Ros-Lehtinen, who was born in Cuba, in 1989 became the first Latina woman elected to Congress. She represented portions of South Florida in the House until her retirement in 2019.
Ros-Lehtinen co-chaired the Congressional HIV/AIDS Caucus until Lee named González as her successor.
“Jenniffer understands the issue,” said Ros-Lehtinen on the call, referring to González.
Ros-Lehtinen acknowledged the HIV/AIDS pandemic has “heavily impacted” South Florida.
Service providers in South Florida with whom the Washington Blade recently spoke said the coronavirus pandemic has exacerbated existing health and economic disparities for people with HIV/AIDS. Puerto Ricans with HIV/AIDS have struggled with the same disparities that Hurricane Maria, which devastated the U.S. commonwealth in 2017, and the current pandemic have made more acute.
González herself announced hours after she participated in the AIDS United call that she had tested positive for coronavirus.
Ros-Lehtinen noted she and Lee had vastly different positions on a variety of issues, but “on this subject and on many other subjects, there are no party labels.”
“You have the disease, there’s no discrimination,” said Ros-Lehtinen.
“I believe in equality,” she said. “I’m living in Puerto Rico where 3.2 million Americans are disenfranchised. They cannot vote for president. They cannot vote for their senators. They don’t have equal representation in Congress. I can’t be selecting how equality is going to be defined or what issues are equal or what not.”
“Equality is equality,” added González. “Health care is equality and in that sense I should be representing my island and all the people, including the people with HIV.”

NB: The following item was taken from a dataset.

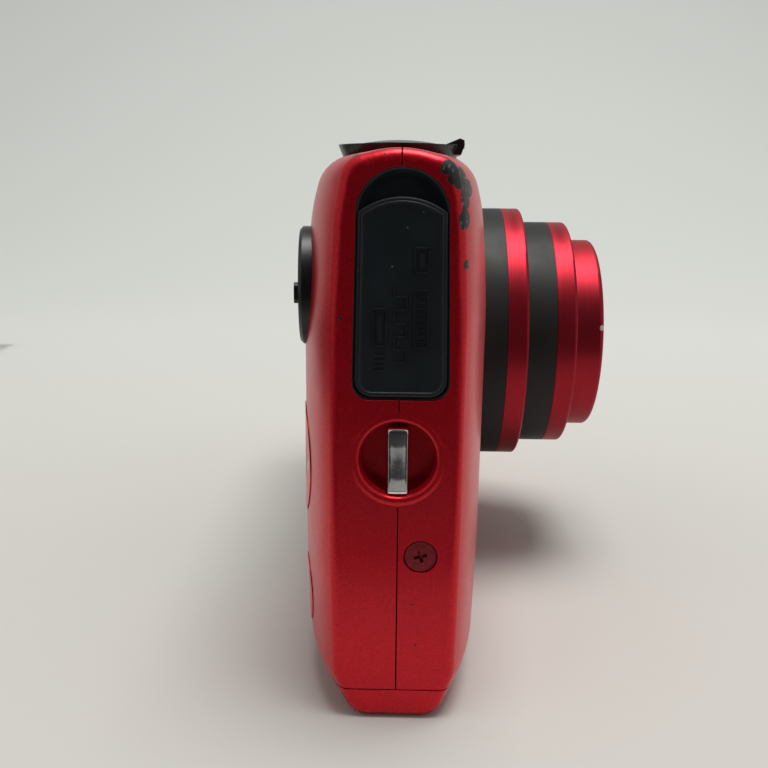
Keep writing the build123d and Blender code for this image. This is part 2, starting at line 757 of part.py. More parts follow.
shutter_y = inner_length - inner_front - 0.4
with BuildPart() as shutter_unit:
    with BuildSketch(facing_front(lens_x, shutter_y, lens_z)):
        Circle(inner_bore - 0.05)
        Circle(3.2, mode=Mode.SUBTRACT)
    extrude(amount=1.6)
save(shutter_unit, "shutter_unit")

with BuildPart() as zoom_group:
    with BuildSketch(facing_front(lens_x, shutter_y - 1.7, lens_z)):
        Circle(8.5)
    extrude(amount=2.6)
    with BuildSketch(facing_front(lens_x, shutter_y - 2.2, lens_z)):
        Circle(inner_bore - 0.05)
        Circle(8.5, mode=Mode.SUBTRACT)
    extrude(amount=0.8)
save(zoom_group, "zoom_group")

with BuildPart() as focus_carriage:
    with BuildSketch(facing_front(lens_x, 4.4, lens_z)):
        Circle(6.2)
    extrude(amount=1.2)
    with BuildSketch(facing_front(lens_x, 4.2, lens_z)):
        Circle(7.2)
        Circle(6.2, mode=Mode.SUBTRACT)
        with Locations((0, 9.0), (0, -9.0)):
            Rectangle(3.0, 5.0)
            Circle(0.6, mode=Mode.SUBTRACT)
    extrude(amount=0.9)
save(focus_carriage, "focus_carriage")

with BuildPart() as focus_rails:
    with BuildSketch(facing_front(lens_x, 5.9, lens_z)):
        with Locations((0, 9.0), (0, -9.0)):
            Circle(0.55)
    extrude(amount=4.1)
save(focus_rails, "focus_rails")

fixed_tube_radius = 19.7
fixed_tube_inner = 18.9
case_front = 7.85
with BuildPart() as fixed_tube:
    with BuildSketch(facing_front(lens_x, 4.7, lens_z)):
        Circle(fixed_tube_radius)
        Circle(fixed_tube_inner, mode=Mode.SUBTRACT)
    extrude(amount=4.7 + case_front)
save(fixed_tube, "fixed_tube")


def toothed_disc(plane, teeth, module, first_angle):
    """Spur gear outline: a root circle with straight-flanked teeth."""
    pitch_radius = teeth * module / 2
    root = pitch_radius - 1.15 * module
    tip = pitch_radius + 0.85 * module
    with BuildSketch(plane) as outline:
        Circle(root)
        with PolarLocations(0, teeth, start_angle=first_angle):
            Polygon((root - 0.3, -0.95 * module), (root, -0.95 * module), (tip, -0.33 * module),
                    (tip, 0.33 * module), (root, 0.95 * module), (root - 0.3, 0.95 * module), align=None)
    return outline.sketch


gear_module = 0.5
cam_teeth = 80
pinion_teeth = 10
pinion_angle = -45.0
pinion_distance = gear_module * (cam_teeth + pinion_teeth) / 2 + 0.05
pinion_x = lens_x + pinion_distance * math.cos(math.radians(pinion_angle))
pinion_z = lens_z + pinion_distance * math.sin(math.radians(pinion_angle))
gear_back = 5.75
gear_width = 0.8
with BuildPart() as cam_ring:
    with BuildSketch(facing_front(lens_x, gear_back, lens_z)):
        Circle(18.75)
    extrude(amount=gear_back + case_front)
    extrude(toothed_disc(facing_front(lens_x, gear_back, lens_z), cam_teeth, gear_module, pinion_angle),
            amount=gear_width)
    with BuildSketch(facing_front(lens_x, gear_back + 1, lens_z)):
        Circle(outer_radius + 0.12)
    extrude(amount=gear_back + case_front + 2, mode=Mode.SUBTRACT)
save(cam_ring, "cam_ring")

with BuildPart() as zoom_pinion:
    extrude(toothed_disc(facing_front(pinion_x, gear_back, pinion_z), pinion_teeth, gear_module,
                     pinion_angle + 180 + 180 / pinion_teeth), amount=gear_width)
    with BuildSketch(facing_front(pinion_x, gear_back, pinion_z)):
        Circle(0.5)
    extrude(amount=3.4)
save(zoom_pinion, "zoom_pinion")

motor_x = 26.0
motor_z = 8.4
motor_radius = 4.3
with BuildPart() as zoom_motor:
    with BuildSketch(facing_front(motor_x, 3.4, motor_z)):
        Circle(motor_radius)
    extrude(amount=9.6)
    with BuildSketch(facing_front(0, 4.75, 0)):
        with Locations((motor_x, motor_z)):
            Circle(motor_radius)
        with Locations((pinion_x + 0.6, pinion_z - 1.2)):
            Circle(2.4)
        with Locations((pinion_x, pinion_z)):
            Circle(1.5)
    extrude(amount=1.35)
    with BuildSketch(facing_front(pinion_x, 5, pinion_z)):
        Circle(0.55)
    extrude(amount=5, mode=Mode.SUBTRACT)
save(zoom_motor, "zoom_motor")

# ---------------------------------------------------------------- inside: sensor, chassis, boards
with BuildPart() as sensor_plate:
    with BuildSketch(facing_front(lens_x, 6.45, lens_z)):
        RectangleRounded(42, 42, 4)
    extrude(amount=0.5)
    with BuildSketch(facing_front(lens_x, 7, lens_z)):
        Rectangle(9.2, 7.6)
        with Locations((pinion_x - lens_x, pinion_z - lens_z)):
            Circle(3.2)
    extrude(amount=3, mode=Mode.SUBTRACT)
save(sensor_plate, "sensor_plate")

with BuildPart() as image_sensor:
    with BuildSketch(facing_front(lens_x, 6.45, lens_z)):
        Rectangle(9.0, 7.4)
    extrude(amount=0.9)
save(image_sensor, "image_sensor")

with BuildPart() as chassis_plate:
    with BuildSketch(Plane.XZ.offset(-6.95)):
        with Locations((12.5, 26.5)):
            RectangleRounded(54, 43, 2)
        with Locations((-11, 46), (36, 46), (-11, 7), (36, 7)):
            Circle(1.2, mode=Mode.SUBTRACT)
    extrude(amount=0.4)
save(chassis_plate, "chassis_plate")

with BuildPart() as main_board:
    with BuildSketch(Plane.XZ.offset(-5.8)):
        with Locations((36.0, 26.0)):
            Rectangle(10.5, 30.0)
    extrude(amount=0.8)
    with BuildSketch(Plane.XZ.offset(-5.0)):
        with Locations((36.5, 33.0)):
            Rectangle(6, 6)
        with Locations((35.5, 22.0)):
            Rectangle(5, 7)
    extrude(amount=0.7)
save(main_board, "main_board")

with BuildPart() as button_board:
    with BuildSketch(Plane.XZ.offset(-6.3)):
        with Locations((-28.5, 26.0)):
            RectangleRounded(21.0, 43.0, 1.5)
    extrude(amount=0.6)
save(button_board, "button_board")

with BuildPart() as dome_sheet:
    with BuildSketch(Plane.XZ.offset(-6.35)):
        with Locations((-28.3, 18.5)):
            RectangleRounded(17.0, 27.0, 1.5)
    extrude(amount=-0.2)
    with BuildSketch(Plane.XZ.offset(-6.5)):
        with Locations((pad_x, pad_z), (menu_x, low_button_z), (playback_x, low_button_z)):
            Circle(1.8)
    extrude(amount=-0.3)
save(dome_sheet, "dome_sheet")

with BuildPart() as top_board:
    with BuildSketch(Plane.XY.offset(50.6)):
        with Locations((-20.0, 0.3)):
            RectangleRounded(29.0, 9.0, 1.5)
    extrude(amount=0.6)
    with BuildSketch(Plane.XY.offset(51.2)):
        with Locations((lever_x, lever_y), (power_x, lever_y)):
            Rectangle(2.6, 2.6)
    extrude(amount=0.4)
save(top_board, "top_board")

bay_x = (-36.0, -13.7)
bay_y = (-5.1, 1.75)
bay_z = (3.3, 41.8)
with BuildPart() as battery_bay:
    add(block(bay_x, bay_y, bay_z))
    add(block((bay_x[0] + 0.4, bay_x[1] - 0.4), (bay_y[0] + 0.4, bay_y[1] - 0.4), (2, bay_z[1] - 0.4)),
        mode=Mode.SUBTRACT)
save(battery_bay, "battery_bay")

with BuildPart() as battery_contacts:
    with Locations(*[(x, -1.9, 41.05) for x in (-30.0, -27.0, -24.0)]):
        Box(1.2, 3.4, 0.5)
save(battery_contacts, "battery_contacts")

with BuildPart() as battery:
    add(block((bay_x[0] + 0.75, bay_x[1] - 0.75), (bay_y[0] + 0.7, bay_y[1] - 0.7), (2.6, 40.6)))
    fillet(battery.edges().filter_by(Axis.Z), 1.2)
save(battery, "battery")

card_x = (-37.75, -13.75)
with BuildPart() as card_slot:
    add(block((card_x[0] - 0.3, card_x[1] + 0.3), (1.95, 4.95), (5.0, 36.6)))
    add(block((card_x[0] - 0.1, card_x[1] + 0.1), (2.2, 4.7), (4.0, 36.2)), mode=Mode.SUBTRACT)
save(card_slot, "card_slot")

with BuildPart() as memory_card:
    with BuildSketch(Plane.XZ.offset(-2.4)):
        with BuildLine():
            Polyline((card_x[0], 3.2), (card_x[1], 3.2), (card_x[1], 35.2), (card_x[0] + 3, 35.2),
                     (card_x[0], 32.2), close=True)
        make_face()
    extrude(amount=-2.1)
save(memory_card, "memory_card")

with BuildPart() as flash_lamp:
    with BuildSketch(Plane.XZ.offset(6.7)):
        with Locations(((flash_x[0] + flash_x[1]) / 2, (flash_z[0] + flash_z[1]) / 2)):
            Rectangle(9.6, 4.6)
    extrude(amount=-3.6, taper=8)
save(flash_lamp, "flash_lamp")

with BuildPart() as flash_capacitor:
    with BuildSketch(Plane.XY.offset(5.0)):
        with Locations((34.75, -1.4)):
            Circle(4.2)
    extrude(amount=33)
    fillet(flash_capacitor.edges(), 0.5)
save(flash_capacitor, "flash_capacitor")

with BuildPart() as speaker:
    with BuildSketch(Plane.YZ.offset(39.6)):
        with Locations((2.4, speaker_z)):
            Circle(3.3)
    extrude(amount=2.0)
save(speaker, "speaker")

with BuildPart() as microphone:
    with BuildSketch(Plane.XY.offset(51.0)):
        with Locations((microphone_x, 2.6)):
            Circle(1.8)
    extrude(amount=1.4)
save(microphone, "microphone")

# ---------------------------------------------------------------- bottom: door, latch, pin, tripod socket
with BuildPart() as battery_door:
    with BuildSketch(Plane.YZ.offset(hatch_x[0])):
        with Locations((hatch_hinge_y, hatch_hinge_z)):
            Circle(hatch_thickness / 2)
        with Locations(((hatch_hinge_y + hatch_edge_y) / 2, hatch_hinge_z)):
            Rectangle(hatch_edge_y - hatch_hinge_y, hatch_thickness)
        with Locations((hatch_hinge_y, hatch_hinge_z)):
            Circle(hatch_pin_radius + fit_gap, mode=Mode.SUBTRACT)
    extrude(amount=hatch_x[1] - hatch_x[0])
    add(block((-28.2, -21.8), (1.9, 4.0), (-1, 0.62)), mode=Mode.SUBTRACT)
save(battery_door, "battery_door")

with BuildPart() as door_latch:
    add(block((-28.1, -23.8), (2.0, 3.9), (0.08, 0.58)))
save(door_latch, "door_latch")

with BuildPart() as door_pin:
    with BuildSketch(Plane.YZ.offset(hatch_x[0] - 1.4)):
        with Locations((hatch_hinge_y, hatch_hinge_z)):
            Circle(hatch_pin_radius)
    extrude(amount=hatch_x[1] - hatch_x[0] + 2.8)
save(door_pin, "door_pin")

with BuildPart() as tripod_socket:
    with BuildSketch(Plane.XY):
        Circle(socket_body_radius)
        Circle(socket_radius, mode=Mode.SUBTRACT)
    extrude(amount=socket_depth)
    with BuildSketch(Plane.XY.offset(socket_depth)):
        Circle(socket_body_radius)
    extrude(amount=0.8)
    with BuildSketch(Plane.XY.offset(2.6)):
        Circle(5.6)
        Circle(socket_body_radius - 0.1, mode=Mode.SUBTRACT)
    extrude(amount=1.0)
save(tripod_socket, "tripod_socket")
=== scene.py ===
import math

import bmesh
import bpy
from mathutils import Matrix, Vector


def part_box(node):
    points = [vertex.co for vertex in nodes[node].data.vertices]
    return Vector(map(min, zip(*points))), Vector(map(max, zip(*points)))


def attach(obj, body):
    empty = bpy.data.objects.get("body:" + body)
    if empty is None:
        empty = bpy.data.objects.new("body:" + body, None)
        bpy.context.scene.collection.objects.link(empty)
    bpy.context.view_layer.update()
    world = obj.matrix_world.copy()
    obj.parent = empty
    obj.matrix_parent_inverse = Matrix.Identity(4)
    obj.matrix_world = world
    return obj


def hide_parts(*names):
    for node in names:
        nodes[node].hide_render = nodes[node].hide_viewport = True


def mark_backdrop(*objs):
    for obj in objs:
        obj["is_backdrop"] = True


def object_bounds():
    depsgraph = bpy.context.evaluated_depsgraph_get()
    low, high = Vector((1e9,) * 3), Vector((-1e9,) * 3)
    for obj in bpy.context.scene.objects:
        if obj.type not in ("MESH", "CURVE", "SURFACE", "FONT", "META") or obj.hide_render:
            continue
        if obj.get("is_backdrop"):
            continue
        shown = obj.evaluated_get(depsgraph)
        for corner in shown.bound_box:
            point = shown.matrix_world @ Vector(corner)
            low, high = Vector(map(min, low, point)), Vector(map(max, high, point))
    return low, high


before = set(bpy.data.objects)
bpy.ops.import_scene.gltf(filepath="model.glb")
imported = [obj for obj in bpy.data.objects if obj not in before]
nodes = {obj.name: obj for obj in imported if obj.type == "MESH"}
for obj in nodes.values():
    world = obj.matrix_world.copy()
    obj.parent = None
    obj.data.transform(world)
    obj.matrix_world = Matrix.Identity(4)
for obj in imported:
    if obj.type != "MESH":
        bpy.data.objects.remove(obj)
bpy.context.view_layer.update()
MM = 0.001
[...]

The AIDS United call coincided with the first day of the Republican National Convention.
President Trump in his 2019 State of the Union address vowed to end the HIV/AIDS epidemic within a decade. Advocates with whom the Blade spoke at the time expressed skepticism and noted, among other things, Trump in 2017 abruptly fired all members of the Presidential Advisory Council on HIV/AIDS without explanation.
The Trump administration’s record on LGBTQ rights issues has been sharply criticized. Outgoing Puerto Rico Gov. Wanda Vázquez Garced, who is a member of González’s party, has also faced intense criticism from activists in the U.S. commonwealth and elsewhere over her administration’s LGBTQ rights record.
Ros-Lehtinen on the call noted former Vice President Biden, like Trump, has also pledged to end the HIV epidemic.
“This is a human issue,” said Ros-Lehtinen. “It’s not a Republican problem or a Democratic problem. We’ve got to come together to solve it.”
AIDS United President Jesse Milan, Jr., who has lived with HIV for 38 years, agreed.
“Ending this epidemic is clearly a bipartisan issue,” he said.